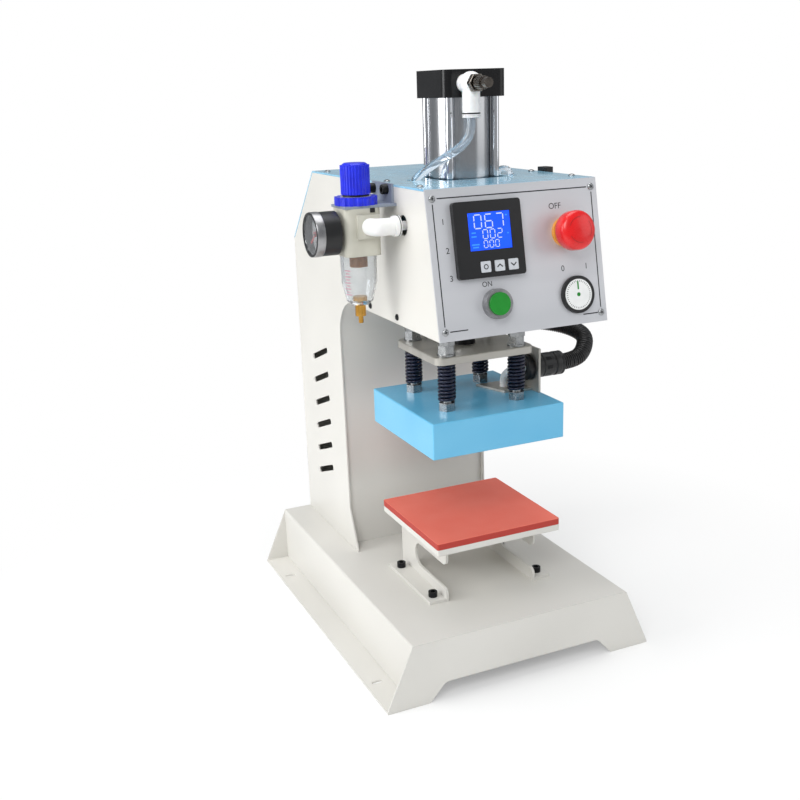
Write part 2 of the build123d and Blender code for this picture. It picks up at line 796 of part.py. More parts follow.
def make_gauge():
    """The pressure gauge's case, and the needle on its post."""
    back_x = regulator_x - regulator_half
    case = bar_x(regulator_y, gauge_z, gauge_radius, gauge_face_x, gauge_back_x)
    case += bar_x(regulator_y, gauge_z, stem_radius, gauge_back_x - 0.5, back_x)
    case -= bar_x(regulator_y, gauge_z, gauge_radius - gauge_rim, gauge_face_x - 1, gauge_face_x + 10)
    case += bar_x(regulator_y, gauge_z, needle_post, gauge_face_x + 4.5, gauge_face_x + 11)
    needle = bar_x(regulator_y, gauge_z, needle_radius, gauge_face_x + 5, gauge_face_x + 6.5)
    needle += block(gauge_face_x + 5.2, gauge_face_x + 6.2, regulator_y - 0.7, regulator_y + 0.7,
                    gauge_z - 2 * needle_radius, gauge_z + needle_length)
    turned = Pos(0, regulator_y, gauge_z) * Rot(-needle_rest, 0, 0)
    needle = turned * Pos(0, -regulator_y, -gauge_z) * needle
    needle -= bar_x(regulator_y, gauge_z, needle_post + running_fit, gauge_face_x, gauge_face_x + 9)
    return case, needle


# Lower table: two bent legs, a plate and a silicone pad.
def make_leg():
    """The right-hand leg, with its slot open to the front."""
    y1 = table_y + leg_offset + leg_depth / 2 + 2
    y0 = y1 - leg_depth
    slot_low = base_height + leg_slot_low
    slot_top = slot_low + leg_slot_height
    slot_end = y1 - leg_column
    outline = make_face(Polyline((y0, base_height), (y1, base_height), (y1, leg_top),
                                 (y0, leg_top), (y0, slot_top), (slot_end, slot_top),
                                 (slot_end, slot_low), (y0, slot_low), close=True))
    outline = fillet(near(outline, (slot_end, slot_top), (slot_end, slot_low)),
                     leg_slot_height / 2 - 0.1)
    outline = fillet(near(outline, (y0, slot_top), (y0, slot_low)), leg_corner)
    outer_x = leg_spacing / 2
    leg = side_sheet(outline, outer_x - leg_sheet, outer_x)
    leg += block(outer_x - leg_sheet, outer_x + leg_foot, y0 + 1, y1 - 3, base_height,
                 base_height + leg_sheet)
    leg += block(outer_x - flange_depth, outer_x, y0, y1, leg_top - leg_sheet, leg_top)
    for x, y in table_bolt_places():
        leg -= post(x, y, bolt_radius + hole_slack, base_height - 1, base_height + leg_sheet + 1)
    return leg


def make_table_bolts():
    seat = base_height + leg_sheet
    socket = extrude(RegularPolygon(2.9, 6), amount=5)
    bolts = []
    for x, y in table_bolt_places():
        bolt = post(x, y, bolt_head_radius, seat, seat + bolt_head_height)
        bolt += post(x, y, bolt_radius, base_height - sheet - 9, seat)
        bolt += Pos(x, y, base_height - sheet - 5) * extrude(RegularPolygon(5.7, 6), amount=5)
        bolts.append(bolt - Pos(x, y, seat + bolt_head_height - 3) * socket)
    return bolts


# Ram: piston and rod, nut, guide plate, guide rods and four springs.
def make_piston_rod():
    rod = post(0, ram_y, rod_radius, guide_top + rod_nut_height, barrel_top - gap)
    rod += post(0, ram_y, rod_neck_radius, guide_bottom, guide_top + rod_nut_height)
    piston_radius = barrel_radius - barrel_wall - running_fit
    rod += post(0, ram_y, piston_radius, barrel_top - gap - piston_thickness, barrel_top - gap)
    return rod


def make_rod_nut():
    nut = post(0, ram_y, rod_nut_radius, guide_top, guide_top + rod_nut_height)
    return nut - post(0, ram_y, rod_neck_radius + running_fit, guide_top - 1,
                      guide_top + rod_nut_height + 1)


def stud_places():
    return [(x, ram_y + y) for x in (-stud_x, stud_x) for y in (-stud_y, stud_y)]


def make_guide_plate():
    plate = Pos(0, ram_y, guide_bottom) * slab(guide_width, guide_depth, 0, guide_thickness,
                                               guide_corner)
    plate -= post(0, ram_y, rod_neck_radius + running_fit, guide_bottom - 1, guide_top + 1)
    for x, y in stud_places():
        plate -= post(x, y, stud_radius + 2 * running_fit, guide_bottom - 1, guide_top + 1)
    for x in (-guide_rod_x, guide_rod_x):
        plate -= post(x, guide_rod_y, guide_rod_radius - 1 + running_fit, guide_bottom - 1,
                      guide_top + 1)
    return chamfer(plate.edges().group_by(Axis.Z)[-1].filter_by(GeomType.LINE), 0.8)


def make_guide_rods():
    rods = []
    for x in (-guide_rod_x, guide_rod_x):
        rod = post(x, guide_rod_y, guide_rod_radius, guide_top, guide_top + guide_rod_length)
        rods.append(rod + post(x, guide_rod_y, guide_rod_radius - 1, guide_bottom, guide_top))
    return rods


def make_bushes():
    bushes = []
    for x in (-guide_rod_x, guide_rod_x):
        bush = post(x, guide_rod_y, bush_radius, head_floor - 4, mount_top + 6)
        bushes.append(bush - post(x, guide_rod_y, guide_rod_radius + running_fit,
                                  head_floor - 5, mount_top + 7))
    return bushes


def helix_point(centre, radius, rise, angle):
    return Vector(centre.X + radius * math.cos(angle), centre.Y + radius * math.sin(angle),
                  centre.Z + rise * angle / (2 * math.pi))


def helix_tangent(radius, rise, angle):
    slope = rise / (2 * math.pi)
    return Vector(-radius * math.sin(angle), radius * math.cos(angle), slope).normalized()


def biarc(start, start_way, end, end_way):
    """Two tangent arcs that join two points with the given directions."""
    chord = end - start
    both = start_way + end_way
    a = both.dot(both) - 4
    b = -2 * chord.dot(both)
    c = chord.dot(chord)
    reach = (-b - math.sqrt(b * b - 4 * a * c)) / (2 * a)
    if reach < 0:
        reach = (-b + math.sqrt(b * b - 4 * a * c)) / (2 * a)
    middle = (start + start_way * reach + end - end_way * reach) / 2
    first = Edge.make_tangent_arc(start, start_way, middle)
    second = Edge.make_tangent_arc(middle, first % 1, end)
    return [first, second]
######
Written exercise:
Return exactly the lines from the beginning of the data above through the one containing "return case, needle", please. Include both end lines and add nothing else.

Task result:
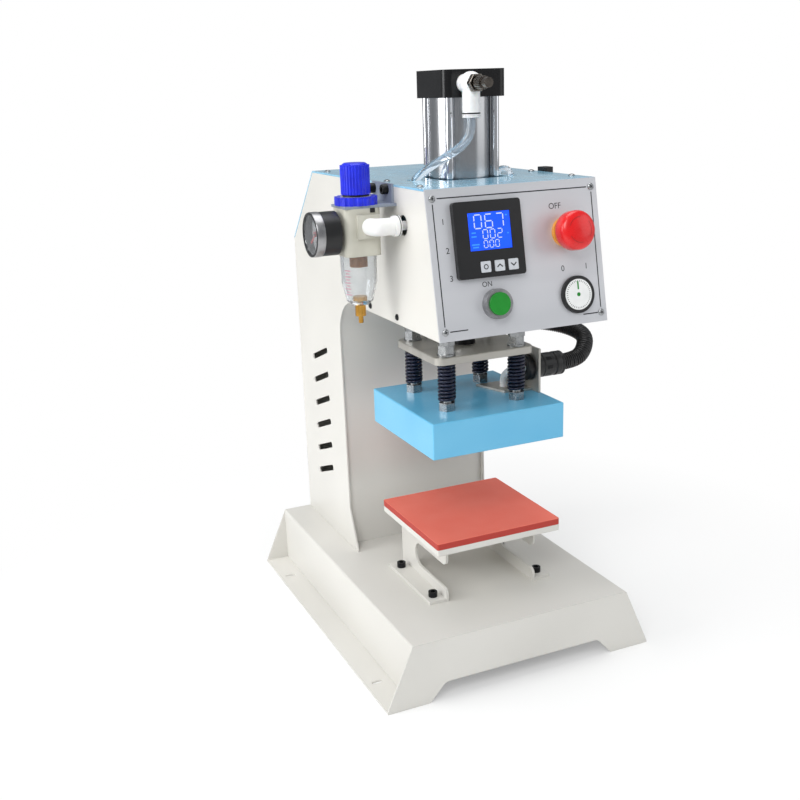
Write part 2 of the build123d and Blender code for this picture. It picks up at line 796 of part.py. More parts follow.
def make_gauge():
    """The pressure gauge's case, and the needle on its post."""
    back_x = regulator_x - regulator_half
    case = bar_x(regulator_y, gauge_z, gauge_radius, gauge_face_x, gauge_back_x)
    case += bar_x(regulator_y, gauge_z, stem_radius, gauge_back_x - 0.5, back_x)
    case -= bar_x(regulator_y, gauge_z, gauge_radius - gauge_rim, gauge_face_x - 1, gauge_face_x + 10)
    case += bar_x(regulator_y, gauge_z, needle_post, gauge_face_x + 4.5, gauge_face_x + 11)
    needle = bar_x(regulator_y, gauge_z, needle_radius, gauge_face_x + 5, gauge_face_x + 6.5)
    needle += block(gauge_face_x + 5.2, gauge_face_x + 6.2, regulator_y - 0.7, regulator_y + 0.7,
                    gauge_z - 2 * needle_radius, gauge_z + needle_length)
    turned = Pos(0, regulator_y, gauge_z) * Rot(-needle_rest, 0, 0)
    needle = turned * Pos(0, -regulator_y, -gauge_z) * needle
    needle -= bar_x(regulator_y, gauge_z, needle_post + running_fit, gauge_face_x, gauge_face_x + 9)
    return case, needle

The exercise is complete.